Performance is not easy to measure, and not easy to report. A single number makes a good headline but it's really not enough information.
Which, by the way, only applies to Julia programs under JIT. The AoT compiler will handle nearly 100% of vast the JIT or REPL will and vice versa, with a goal of 100%.
You can't compare starting up a statically-typed, compiled Swift repl to those other dynamic, interpreted languages -- it's doing a lot of things that running a normal, compiled Swift program wouldn't do, and that dynamically-typed Clojure repl doesn't do (even though it's slower).
The Swift repl is essentially a debugger running a compile-run cycle on each entered expression. Some statically-compiled languages have slow compilers but extremely fast runtime execution (Rust, and to a lesser extent C++, come to mind).
Hardware is so complex and there is so much variation in it that this is "obviously" not true.
As a simple example, if two computers are comparable in speed but one has a bigger cpu cache or faster ram, they might run programs with low memory footprint at the same speed, but one will be much faster when running a program that uses a lot of memory.
But people who like the language will invariably use beyond its core competency.
Hence it is important to ensure that julia is "kinda mediocre" for CLI scripting (big step up from "absolutely terrible"). Personally, my familiarity with julia and its features outweighs the fact that python/perl/bash would be the better tool for many CLI scripts.
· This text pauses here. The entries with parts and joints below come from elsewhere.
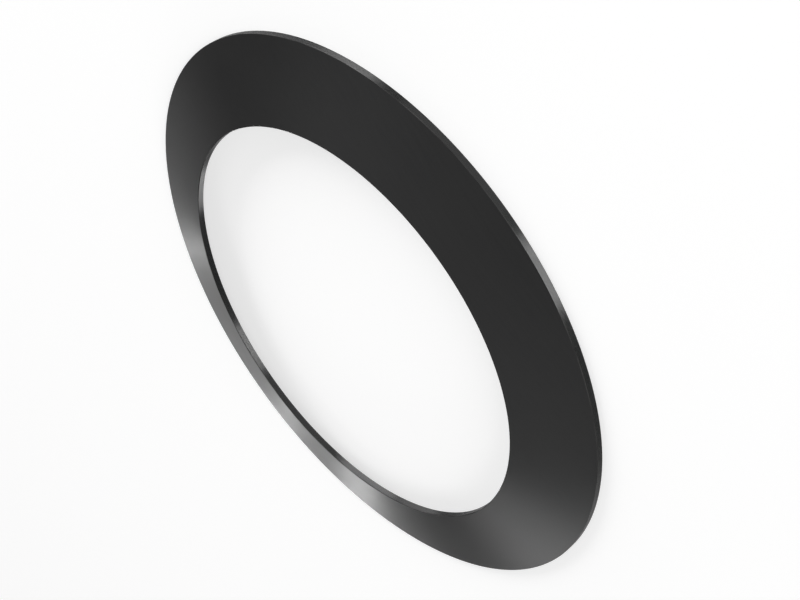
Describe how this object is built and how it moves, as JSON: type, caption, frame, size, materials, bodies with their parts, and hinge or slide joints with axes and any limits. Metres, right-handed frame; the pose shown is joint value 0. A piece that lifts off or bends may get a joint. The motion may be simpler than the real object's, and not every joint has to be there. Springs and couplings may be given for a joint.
{
  "type": "belleville washer",
  "caption": "Coned ring spring washer with a wide bore and a thin wall; it takes axial load between its raised inner edge and its rim.",
  "frame": {"origin": "on the washer's axis, in the plane of its outer lower edge, on which it rests", "axes": "+Z along the axis, from the rim towards the raised bore; X and Y are free, because the ring is round"},
  "size_m": [0.0515, 0.0514, 0.0024],
  "materials": {
    "spring_steel": "dark phosphated and oiled spring steel, satin"
  },
  "bodies": {
    "root": {"belleville_washer": "spring_steel"}
  },
  "joints": []
}
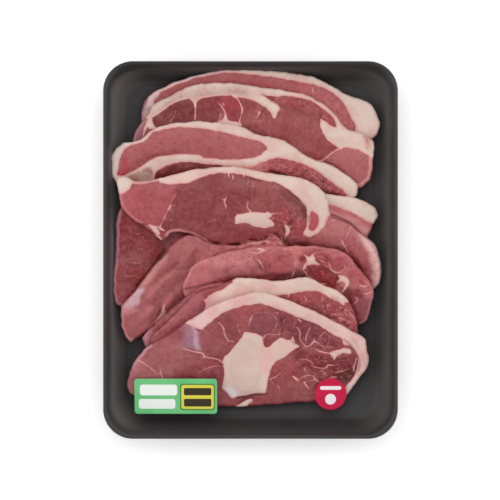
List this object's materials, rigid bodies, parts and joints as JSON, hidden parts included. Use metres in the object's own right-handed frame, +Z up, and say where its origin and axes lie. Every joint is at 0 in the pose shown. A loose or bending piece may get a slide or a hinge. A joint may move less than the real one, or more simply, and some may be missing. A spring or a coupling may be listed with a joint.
{
  "type": "meat tray pack",
  "caption": "Dark rectangular foam tray of raw, bone-in leg chops laid in an overlapping row, with white fat rims, a round leg bone and two plain stickers.",
  "frame": {"origin": "centre of the bounding box in plan, on the surface that the tray stands on", "axes": "+Z up, +Y along the tray's long side towards its back, away from the front chop with the stickers, +X to the right seen from above"},
  "size_m": [0.238, 0.305, 0.0436],
  "materials": {
    "foam": "near-black expanded foam, satin skin with a fine cell texture",
    "lean_meat": "moist raw lean meat, dusky pink-red with fine grain and a soft wet sheen",
    "fat": "firm raw fat, creamy pink-white, slightly waxy",
    "bone": "sawn bone and gristle, cream with a pink edge",
    "marrow": "pale tan marrow, smooth and waxy",
    "green_sticker": "glossy printed film sticker, green with a yellow field and plain bars",
    "red_sticker": "glossy printed film sticker, crimson with plain white shapes"
  },
  "bodies": {
    "root": {"tray": "foam", "chop_01_lean": "lean_meat", "chop_02_lean": "lean_meat", "chop_03_lean": "lean_meat", "chop_03_lean_upper": "lean_meat", "chop_04_lean": "lean_meat", "chop_05_lean": "lean_meat", "chop_06_lean": "lean_meat", "chop_07_lean": "lean_meat", "chop_08_lean": "lean_meat", "chop_09_lean": "lean_meat", "chop_10_lean": "lean_meat", "chop_01_fat": "fat", "chop_02_fat": "fat", "chop_03_fat": "fat", "chop_04_fat": "fat", "chop_05_fat": "fat", "chop_05_fat_left": "fat", "chop_05_fat_low": "fat", "chop_09_fat": "fat", "chop_10_fat": "fat", "chop_05_bone": "bone", "chop_10_bone": "bone", "chop_10_marrow": "marrow", "label_panel": "green_sticker", "label_round": "red_sticker"}
  },
  "joints": []
}
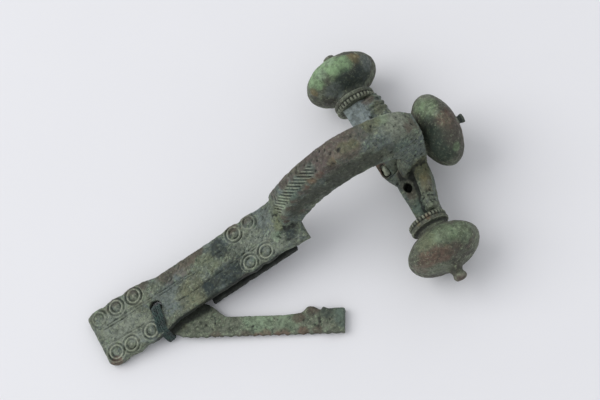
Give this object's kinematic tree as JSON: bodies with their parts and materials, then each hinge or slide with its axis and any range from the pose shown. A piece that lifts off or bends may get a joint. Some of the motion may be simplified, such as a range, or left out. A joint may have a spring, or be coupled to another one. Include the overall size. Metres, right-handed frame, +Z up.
{
  "type": "fibula brooch",
  "caption": "Ancient crossbow brooch of cast bronze with a high arched bow, onion knobs, ring-and-dot foot plate and a loose catch strip tied on; the pin is lost.",
  "frame": {"origin": "middle of the bounding box, on the surface that the brooch lies on", "axes": "+X from the foot's end to the head, +Y to the left knob, +Z up from the surface that it lies on"},
  "size_m": [0.0858, 0.055, 0.028],
  "materials": {
    "casting_bronze": "corroded bronze with grey-green patina, dark blue-grey and brown patches",
    "knob_bronze": "corroded bronze with green and dark blue-grey patina",
    "strip_bronze": "corroded bronze with mint green patina and brown spots",
    "rod_bronze": "broken end of a corroded bronze rod",
    "thread": "dark green twisted sewing thread"
  },
  "bodies": {
    "root": {"brooch_casting": "casting_bronze", "left_knob": "knob_bronze", "right_knob": "knob_bronze", "head_knob": "knob_bronze", "hinge_rod": "rod_bronze", "loose_catch_strip": "strip_bronze", "binding_thread": "thread"}
  },
  "joints": []
}
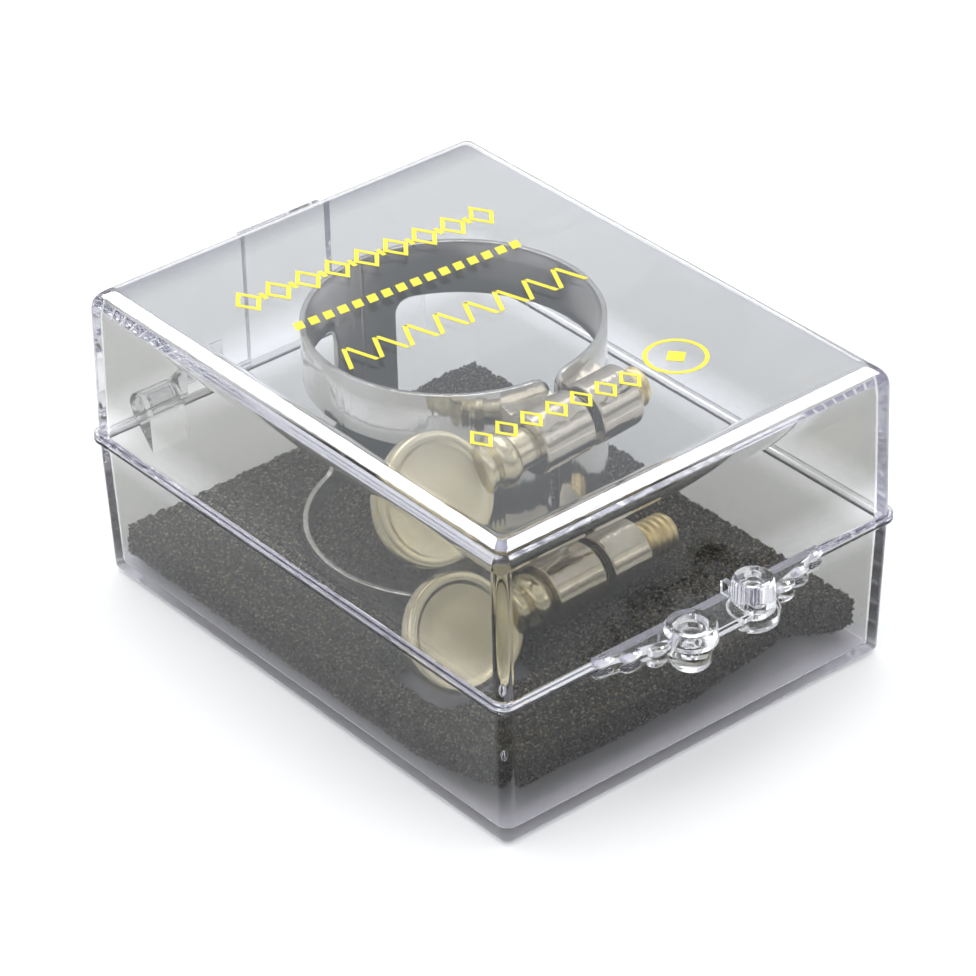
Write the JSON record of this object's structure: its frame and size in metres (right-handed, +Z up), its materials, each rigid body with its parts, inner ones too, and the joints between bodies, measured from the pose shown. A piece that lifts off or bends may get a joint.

I think it's disappointing that Julia is not meant for CLI scripting. IMO it has failed to live up to its manifesto (https://julialang.org/blog/2012/02/why-we-created-julia) of being a general-purpose language that can "have it all".
My own bioinformatics work involves parsing massive amounts of text data, and Julia is excellent for this -- it is very fast, yet high-level and easy to write. However, bash pipelines are also a huge part of bioinformatics, and Julia scripts are not very good for this due to the long startup time, which is a shame.
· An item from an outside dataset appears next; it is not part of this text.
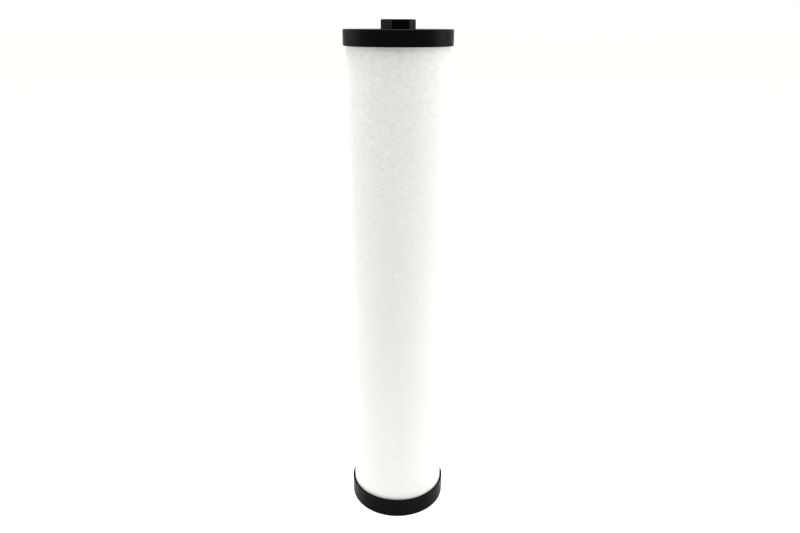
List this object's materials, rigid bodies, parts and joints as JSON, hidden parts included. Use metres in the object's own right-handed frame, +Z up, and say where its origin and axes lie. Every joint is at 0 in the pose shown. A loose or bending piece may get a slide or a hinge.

> I think it's disappointing that Julia is not meant for CLI scripting. IMO it has failed to live up to its manifesto (https://julialang.org/blog/2012/02/why-we-created-julia) of being a general-purpose language that can "have it all".
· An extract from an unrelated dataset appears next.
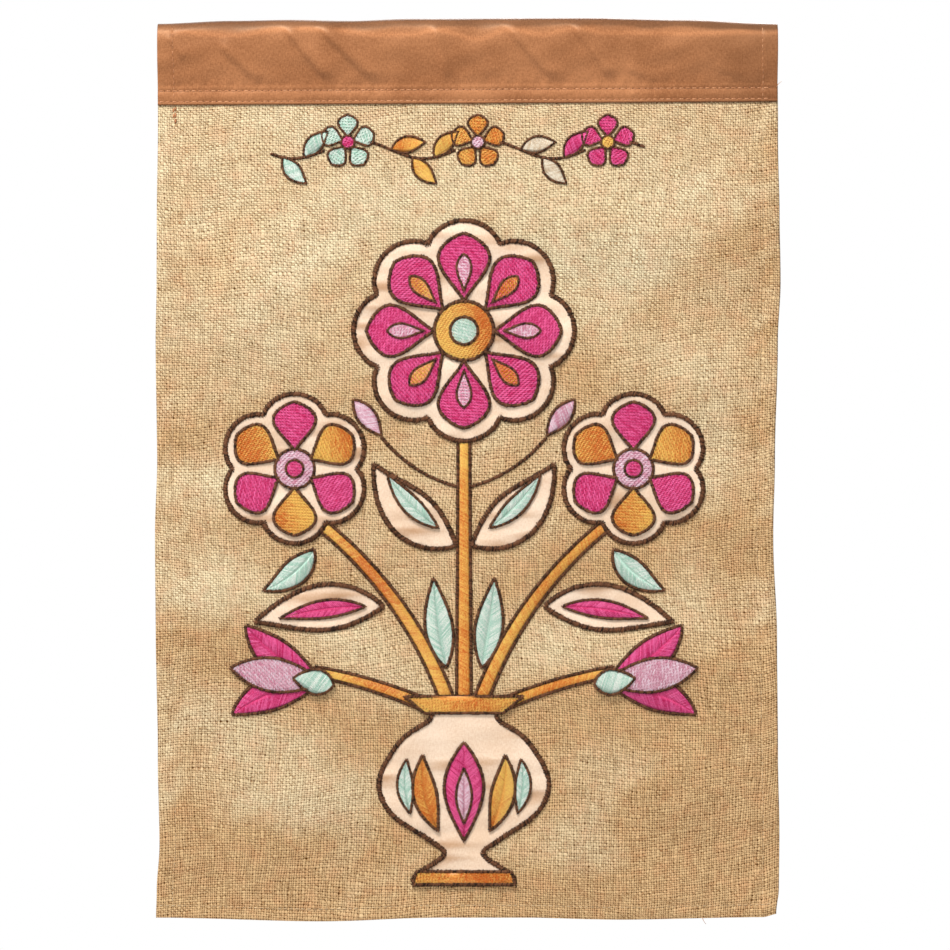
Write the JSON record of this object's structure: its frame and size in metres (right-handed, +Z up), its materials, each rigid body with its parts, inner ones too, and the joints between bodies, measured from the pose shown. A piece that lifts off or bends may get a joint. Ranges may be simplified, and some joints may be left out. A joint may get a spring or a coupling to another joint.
{
  "type": "garden flag",
  "caption": "Hanging burlap garden flag with a satin rod sleeve along its top edge and an embroidered and appliqued ornament on its front.",
  "frame": {"origin": "middle of the rod sleeve's top fold, where the flag hangs from its rod", "axes": "+Z up along the hanging cloth, +X along the rod to the viewer's right, -Y out of the decorated front"},
  "size_m": [0.318, 0.0144, 0.4592],
  "materials": {
    "burlap": "natural tan plain weave burlap, coarse, matt, with slubs",
    "sleeve_satin": "caramel brown satin with a soft sheen",
    "cream_satin": "cream satin applique with a soft sheen"
  },
  "bodies": {
    "root": {"panel": "burlap", "sleeve": "sleeve_satin", "applique_vase": "cream_satin", "applique_bloom_top": "cream_satin", "applique_bloom_left": "cream_satin", "applique_bloom_right": "cream_satin", "applique_leaf_upper_left": "cream_satin", "applique_leaf_upper_right": "cream_satin", "applique_leaf_lower_left": "cream_satin", "applique_leaf_lower_right": "cream_satin"}
  },
  "joints": []
}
I think it’s still early in the languages development to say that. There isn’t any fundamental reasons Julia couldn’t be tuned to be better at CLI scripting. Currently it’s what, 400ms to startup, which isn’t too terrible but could be made faster. I could see using the Julia debugger as an interpreter for CLI scripts. Or if you run a script a lot it’s possible to have Julia compile an executable. Personally I use it in mainly via notebooks or a repl.
I helped work on getting that number from ~400ms to ~150ms maybe 18 month ago for the v1.0 release. FWIW, a big part of it was shedding a couple excess C libraries with bad load times (usually now lazy loading them when required instead). The next big jump will take more internal effort, but I don’t think there’s any serious showstopper. The bigger short-term interest though has been towards reducing the latency of loading external (user) code/libraries.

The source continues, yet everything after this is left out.